[Directions for this task]: Restate word for word the lines beginning at the one that contains "Continue the FreeCAD" and ending at the one that contains "camera_reach = 100"; include both and nothing else.

───── Information provided ─────

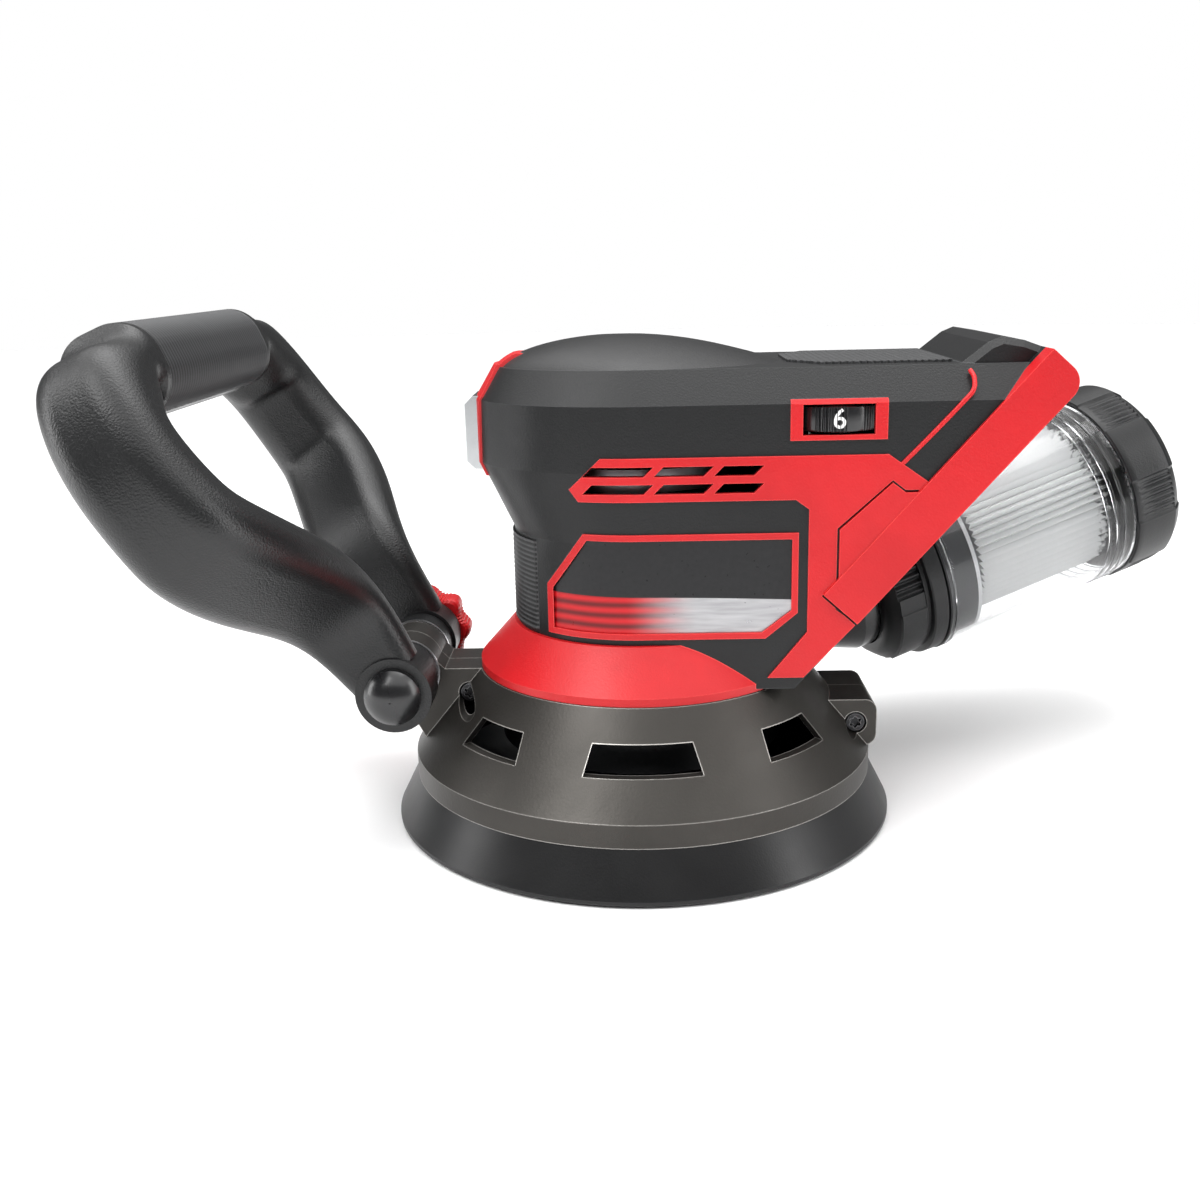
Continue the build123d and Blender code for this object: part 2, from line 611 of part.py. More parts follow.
def make_canister():
    """The clear canister and its filter, along the canister's axis."""
    bore_r = CAN_R - CAN_WALL
    pieces = {}
    coupling = spin([
        (PORT_R + GAP, -COUPLING_LEN), (CAN_R - 7, -COUPLING_LEN), (CAN_R - 2, -COUPLING_LEN + 10),
        (CAN_R - 2, -8), (CAN_R + 0.6, -8), (CAN_R + 0.6, 0), (PORT_R + GAP, 0)])
    pieces["canister_coupling"] = coupling
    pieces["canister_tube"] = ring(CAN_R, bore_r, 0, CAN_LEN)
    adapter = ring(bore_r - SEAT, FILTER_R - 8, 0, 12) + ring(FILTER_R - 1.5, FILTER_R - 8, 12, 18)
    pieces["canister_adapter"] = adapter
    pieces["coupling_seal"] = ring(bore_r - SEAT - 0.1, bore_r - 2.2, 12, 13.6)
    filter_low, filter_high = 18.5, CAN_LEN - 3
    pieces["pleated_filter"] = pleated(FILTER_R, 4.0, FILTER_PLEATS, filter_low, filter_high, FILTER_R - 6)
    pieces["filter_cage"] = ring(FILTER_R - 6.1, FILTER_R - 8, filter_low + 0.2, filter_high - 0.2)
    cap_r = CAN_R + 1.6
    top = CAN_LEN + CAP_LEN
    cap = spin([
        (0, CAN_LEN + 3.6), (cap_r - 3.4, CAN_LEN + 3.6), (cap_r - 3.4, CAN_LEN + 0.3), (cap_r, CAN_LEN + 0.3),
        (cap_r, top - 7), (cap_r - 3, top - 1.5), (cap_r - 8, top), (0, top)])
    cap += ring(FILTER_R, FILTER_R - 5, filter_high, CAN_LEN + 3.7)
    pieces["end_cap"] = cap
    pieces["cap_seal"] = ring(cap_r - 3.5, bore_r - 3, CAN_LEN + 0.3, CAN_LEN + 3.5)
    return {name: on_can_axis(piece) for name, piece in pieces.items()}


# ---------------------------------------------------------------- shroud and skirt
def shroud_profile():
    """The metal shroud's section: a low band, a cone, and a flange at the top."""
    wall = SHROUD_WALL
    slope = (SHROUD_R - SHROUD_TOP_R) / (SHROUD_TOP_Z - SHROUD_BAND_TOP_Z)
    lean = wall * sqrt(1 + slope * slope)
    return [
        (SHROUD_R, SKIRT_TOP_Z),
        (SHROUD_R, SHROUD_BAND_TOP_Z),
        (SHROUD_TOP_R, SHROUD_TOP_Z),
        (CHAMBER_R + SEAT, SHROUD_TOP_Z),
        (CHAMBER_R + SEAT, SHROUD_TOP_Z - wall),
        (SHROUD_TOP_R + slope * wall - lean, SHROUD_TOP_Z - wall),
        (SHROUD_R - lean, SHROUD_BAND_TOP_Z),
        (SHROUD_R - lean, SKIRT_TOP_Z),
    ]


def shroud_windows():
    """Trapezoid windows through the cone: three on the near side, two on the far side."""
    cuts = []
    middle = (WINDOW_LOW_Z + WINDOW_HIGH_Z) / 2
    for turn, half_w in (
        (0, WINDOW_MAIN_HALF_W), (-WINDOW_STEP_DEG, WINDOW_SIDE_HALF_W), (WINDOW_STEP_DEG, WINDOW_SIDE_HALF_W),
        (180, WINDOW_MAIN_HALF_W), (180 + WINDOW_STEP_DEG, WINDOW_SIDE_HALF_W),
    ):
        outline = [
            (-half_w, WINDOW_LOW_Z), (half_w, WINDOW_LOW_Z),
            (half_w - WINDOW_TAPER, WINDOW_HIGH_Z), (-half_w + WINDOW_TAPER, WINDOW_HIGH_Z)]
        cuts.append(Rot(0, 0, turn) * side_prism(outline, -90, -CHAMBER_R - 3))
    return cuts


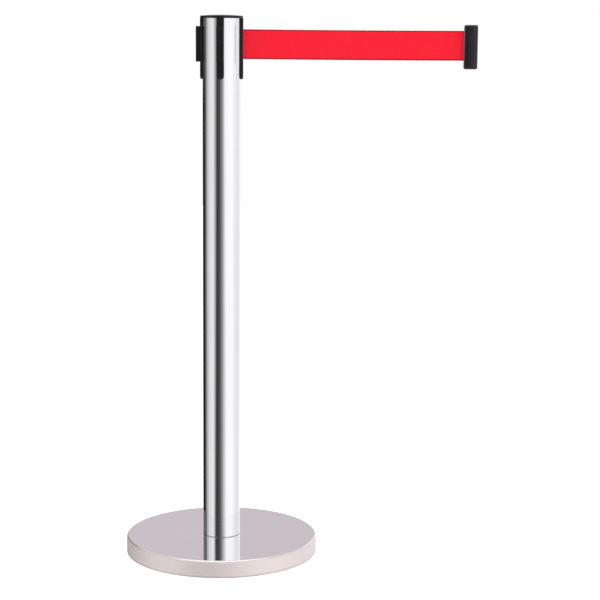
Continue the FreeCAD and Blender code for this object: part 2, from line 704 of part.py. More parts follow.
def make_cassette_floor():
    """Plate under the cassette that carries the lower bush."""
    body = new_body("cassette_floor")
    section = new_sketch(body, "floor_section", "XY_Plane", "%s - Dim.floor_sheet" % RIB_END)
    draw_circle(section, SHELL_R)
    draw_circle(section, "Dim.bush_d / 2 + Dim.pin_fit")
    for x, y in screw_places():
        draw_circle(section, "Dim.screw_d / 2 + Dim.screw_hole_gap", x, y)
    pad(body, "floor_plate", section, "Dim.floor_sheet")
    return body


def make_cassette_lid():
    """Plate above the spool that carries the upper bush."""
    return washer("cassette_lid", "%s - Dim.seat_gap" % SEAT_R, "Dim.bush_d / 2 + Dim.pin_fit",
                  "Dim.lid_sheet", LID_SEAT)


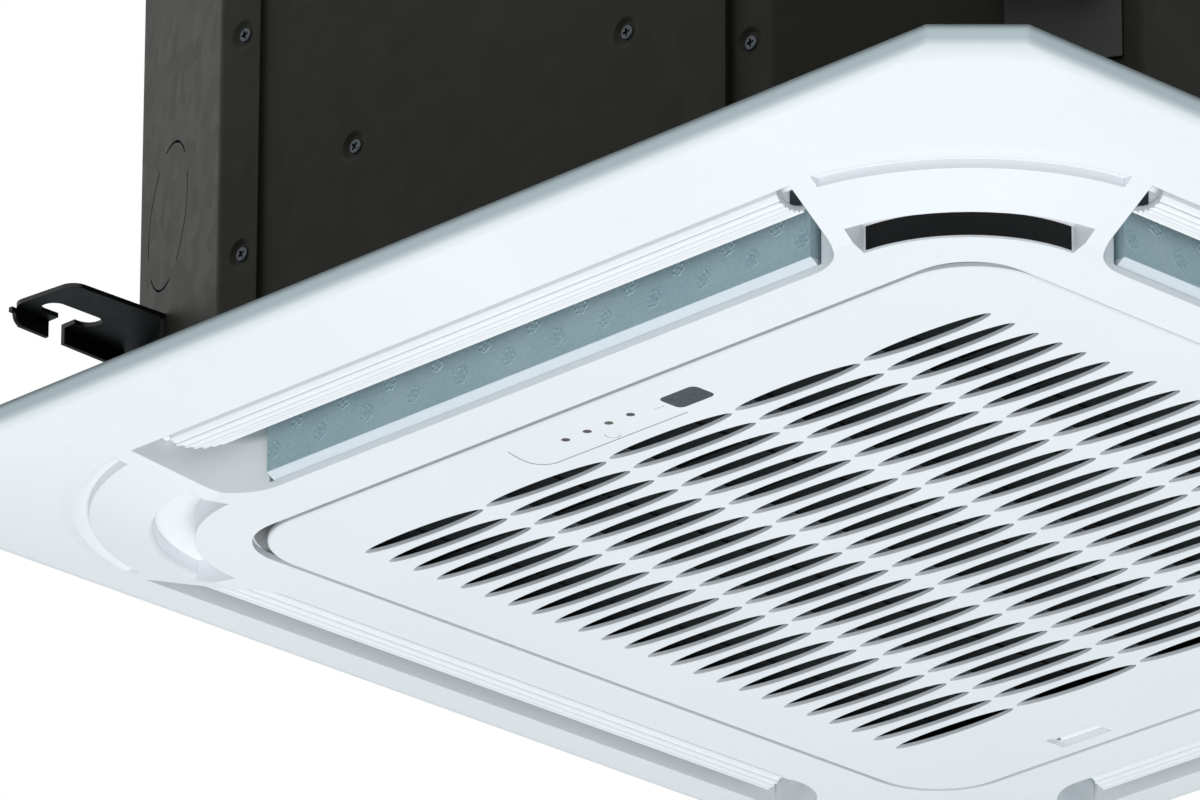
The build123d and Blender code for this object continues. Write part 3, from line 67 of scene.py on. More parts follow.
# %% Camera
camera_place = Vector((2.99254, -3.14857, -1.77342))
camera_turn = math.radians(45.432)
camera_rise = math.radians(22.918)
camera_roll = math.radians(0.194)
camera_lens = 346.66
sensor_wide = 36
camera_reach = 100

camera_data = bpy.data.cameras.new("studio_camera")
camera = bpy.data.objects.new("studio_camera", camera_data)
bpy.context.scene.collection.objects.link(camera)
bpy.context.scene.camera = camera
camera_data.sensor_width = sensor_wide
camera_data.lens = camera_lens
camera_data.clip_end = camera_reach
upright = Matrix.Rotation(camera_turn, 4, "Z") @ Matrix.Rotation(math.pi / 2 + camera_rise, 4, "X")
camera.matrix_world = Matrix.Translation(camera_place) @ upright @ Matrix.Rotation(camera_roll, 4, "Z")
print("camera at", tuple(round(c, 2) for c in camera_place))

# %% [markdown]
# ## Material helpers
# Every finish is a small tree of shader nodes. One function adds a node with its settings and its links,
# and one turns the hex colours that designers use, which are sRGB, into the linear numbers that the
# renderer adds up.

# %% Material helpers
def linear(hex_colour, alpha=1.0):
    """sRGB hex to the linear colour that the shaders take."""
    channels = [int(hex_colour[k:k + 2], 16) / 255 for k in (0, 2, 4)]
    return [c / 12.92 if c <= 0.04045 else ((c + 0.055) / 1.055) ** 2.4 for c in channels] + [alpha]


def new_material(name):
    """A named material with only its output and its main shader."""
    material = bpy.data.materials.new(name)
    material.use_nodes = True
    tree = material.node_tree
    tree.nodes.clear()
    output = tree.nodes.new("ShaderNodeOutputMaterial")
    shader = tree.nodes.new("ShaderNodeBsdfPrincipled")
    tree.links.new(shader.outputs["BSDF"], output.inputs["Surface"])
    return material, tree, shader


def add_node(tree, kind, settings=None, **inputs):
    """One shader node: settings are its properties, inputs are values or the sockets that feed it.

    An input is called by its name, or by i and its number where names repeat.
    """
    made = tree.nodes.new(kind)
    for key, value in (settings or {}).items():
        setattr(made, key, value)
    for key, value in inputs.items():
        by_number = key[0] == "i" and key[1:].isdigit()
        socket = made.inputs[int(key[1:]) if by_number else key.replace("_", " ")]
        if isinstance(value, bpy.types.NodeSocket):
            tree.links.new(value, socket)
        else:
            socket.default_value = value
    return made


def colour_ramp(tree, factor, stops):
    """A colour ramp fed by factor, with stops of (place, hex colour)."""
    ramp = add_node(tree, "ShaderNodeValToRGB", Fac=factor)
    while len(ramp.color_ramp.elements) < len(stops):
        ramp.color_ramp.elements.new(0.5)
    for element, (place, hex_colour) in zip(ramp.color_ramp.elements, stops):
        element.position = place
        element.color = linear(hex_colour)
    return ramp.outputs["Color"]


def object_place(tree, pitch_mm=None):
    """Object coordinates, in units of pitch_mm, so that a pattern has its real size."""
    place = add_node(tree, "ShaderNodeTexCoord").outputs["Object"]
    if pitch_mm:
        scale = 1 / (pitch_mm * MM)
        place = add_node(tree, "ShaderNodeMapping", i0=place, Scale=(scale, scale, scale)).outputs["Vector"]
    return place


def bump(tree, shader, height, depth_mm, normal=None):
    """Surface relief of depth_mm where height goes from 0 to 1."""
    relief = add_node(tree, "ShaderNodeBump", Height=height, Strength=1.0, Distance=depth_mm * MM)
    if normal:
        tree.links.new(normal, relief.inputs["Normal"])
    tree.links.new(relief.outputs["Normal"], shader.inputs["Normal"])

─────

[The solution]:
Continue the FreeCAD and Blender code for this object: part 2, from line 704 of part.py. More parts follow.
def make_cassette_floor():
    """Plate under the cassette that carries the lower bush."""
    body = new_body("cassette_floor")
    section = new_sketch(body, "floor_section", "XY_Plane", "%s - Dim.floor_sheet" % RIB_END)
    draw_circle(section, SHELL_R)
    draw_circle(section, "Dim.bush_d / 2 + Dim.pin_fit")
    for x, y in screw_places():
        draw_circle(section, "Dim.screw_d / 2 + Dim.screw_hole_gap", x, y)
    pad(body, "floor_plate", section, "Dim.floor_sheet")
    return body


def make_cassette_lid():
    """Plate above the spool that carries the upper bush."""
    return washer("cassette_lid", "%s - Dim.seat_gap" % SEAT_R, "Dim.bush_d / 2 + Dim.pin_fit",
                  "Dim.lid_sheet", LID_SEAT)


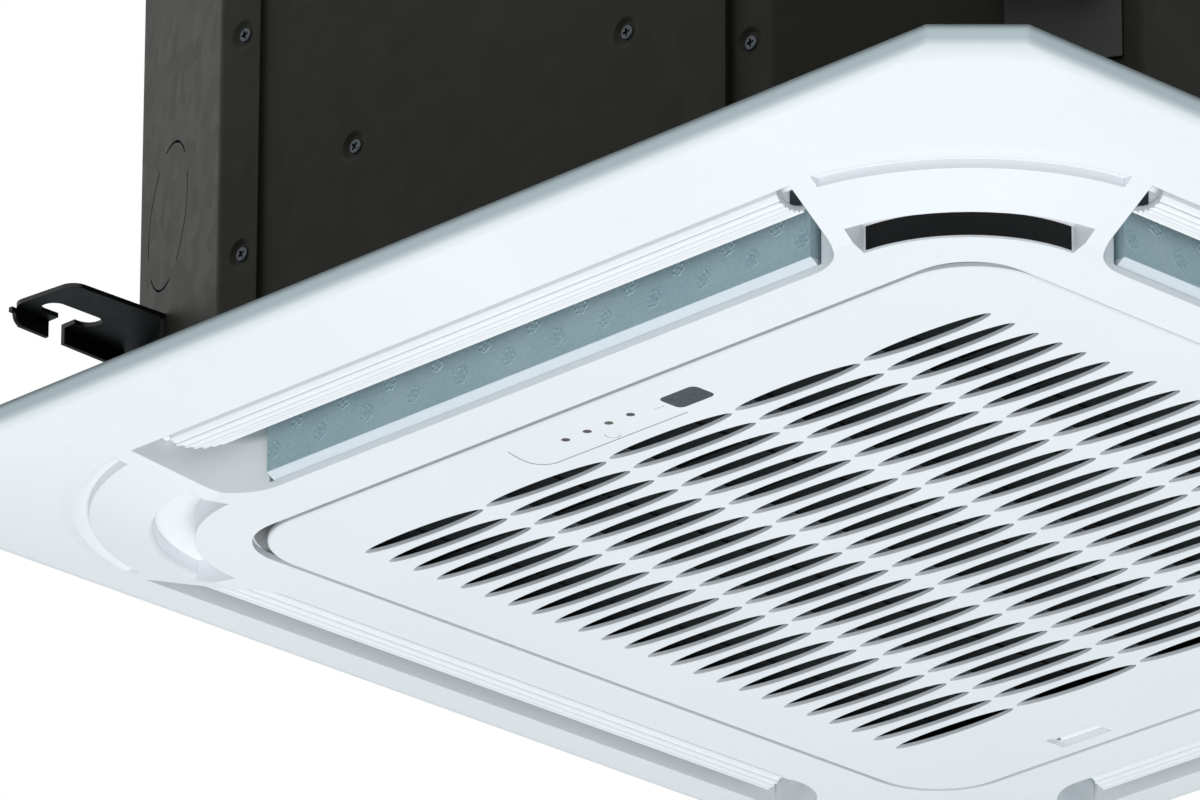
The build123d and Blender code for this object continues. Write part 3, from line 67 of scene.py on. More parts follow.
# %% Camera
camera_place = Vector((2.99254, -3.14857, -1.77342))
camera_turn = math.radians(45.432)
camera_rise = math.radians(22.918)
camera_roll = math.radians(0.194)
camera_lens = 346.66
sensor_wide = 36
camera_reach = 100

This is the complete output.